If we can’t recognize as thinking what courses through the body, what chance do we have then to recognize as thinking what courses through the world? Aboriginal cultures, which find it absurd to ‘think with the head’, not only feel and recognize the thinking of the world all around them, they rely on it to guide them. Exquisite, eye-popping examples are documented in a lovely little book, Original Wisdom, by Robert Wolff. The “original wisdom” of the title is the wisdom that our divided state keeps us from recognizing. It is a wisdom that leaves behind the locked-in thinking of the cranium, and enters the mutual awareness of the world.
And that leaves me with this question: if we cannot detect the mindful harmonizing of the world, how can we join it? And if we can’t join it, how can we achieve anything other than unwitting opposition to it, even – and this is so hard for us to realize – when we are earnestly trying to solve the problems we have created? All we seem to know is how to impose some new idea on the world to try to fix it. Such solutions are all top-down – and we don’t employ them because they are the best strategy; we employ them because our relationship with the body is top-down. It’s what we know.

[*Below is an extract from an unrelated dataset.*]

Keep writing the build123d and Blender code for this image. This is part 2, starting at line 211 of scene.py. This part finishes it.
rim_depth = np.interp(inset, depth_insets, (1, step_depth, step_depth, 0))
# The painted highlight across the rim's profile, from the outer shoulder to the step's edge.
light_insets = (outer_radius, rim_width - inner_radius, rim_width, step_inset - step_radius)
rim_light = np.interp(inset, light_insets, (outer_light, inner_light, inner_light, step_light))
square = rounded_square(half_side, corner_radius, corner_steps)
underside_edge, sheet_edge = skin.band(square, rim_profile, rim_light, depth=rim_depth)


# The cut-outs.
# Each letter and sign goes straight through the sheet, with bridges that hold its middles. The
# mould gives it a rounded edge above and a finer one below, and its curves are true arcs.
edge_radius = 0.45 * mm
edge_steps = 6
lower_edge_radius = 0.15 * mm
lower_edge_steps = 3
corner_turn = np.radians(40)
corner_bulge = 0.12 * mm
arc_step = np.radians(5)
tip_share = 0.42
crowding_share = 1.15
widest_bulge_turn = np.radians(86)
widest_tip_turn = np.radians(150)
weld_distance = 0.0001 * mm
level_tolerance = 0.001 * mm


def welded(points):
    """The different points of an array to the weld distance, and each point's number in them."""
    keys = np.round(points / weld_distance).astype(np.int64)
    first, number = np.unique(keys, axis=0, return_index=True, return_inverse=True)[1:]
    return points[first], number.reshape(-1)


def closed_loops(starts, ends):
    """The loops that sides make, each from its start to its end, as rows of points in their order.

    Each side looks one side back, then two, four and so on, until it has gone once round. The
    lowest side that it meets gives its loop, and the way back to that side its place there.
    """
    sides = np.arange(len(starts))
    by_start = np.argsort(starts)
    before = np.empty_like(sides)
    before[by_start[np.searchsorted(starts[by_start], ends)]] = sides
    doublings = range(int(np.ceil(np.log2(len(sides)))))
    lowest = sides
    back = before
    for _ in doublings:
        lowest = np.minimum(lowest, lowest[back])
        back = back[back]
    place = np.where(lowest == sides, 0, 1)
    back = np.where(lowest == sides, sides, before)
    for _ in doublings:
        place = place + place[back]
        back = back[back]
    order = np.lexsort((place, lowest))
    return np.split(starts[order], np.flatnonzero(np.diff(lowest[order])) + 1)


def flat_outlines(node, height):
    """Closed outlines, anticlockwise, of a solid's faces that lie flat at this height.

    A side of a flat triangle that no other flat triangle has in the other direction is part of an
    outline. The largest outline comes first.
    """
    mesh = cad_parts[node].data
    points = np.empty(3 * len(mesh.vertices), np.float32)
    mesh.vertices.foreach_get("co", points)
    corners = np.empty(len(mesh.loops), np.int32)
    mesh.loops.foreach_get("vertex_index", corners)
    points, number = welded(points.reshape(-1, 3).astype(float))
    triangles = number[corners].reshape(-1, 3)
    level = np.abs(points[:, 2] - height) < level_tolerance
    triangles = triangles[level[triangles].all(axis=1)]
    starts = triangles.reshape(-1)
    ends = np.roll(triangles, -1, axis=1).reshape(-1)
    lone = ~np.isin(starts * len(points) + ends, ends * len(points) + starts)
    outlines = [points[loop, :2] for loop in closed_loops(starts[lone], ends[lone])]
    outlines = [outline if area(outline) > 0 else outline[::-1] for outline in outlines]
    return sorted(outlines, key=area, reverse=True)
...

I think an uncomfortable truth waits to be recognized: we cannot rectify the divisions and imbalances we have created around us as long as we remain divided and imbalanced within ourselves. If we continue to neglect our deeply divided state, we will continue to impoverish not only the miraculous, mindful diversity of the natural world to which we belong, but also our ability to be present to our own lives within it.
I will work towards overcoming that division as long as I live. It is only in wholeness that we can attune to the whole. It is only in the mutual awareness revealed by such wholeness that we can truly nurture and be nurtured by the world around us. And I believe that once the present is felt to be truly mindful, we will hear it calling each of us towards a personal wholeness that doesn’t stand apart from the world, but is realized within its embrace.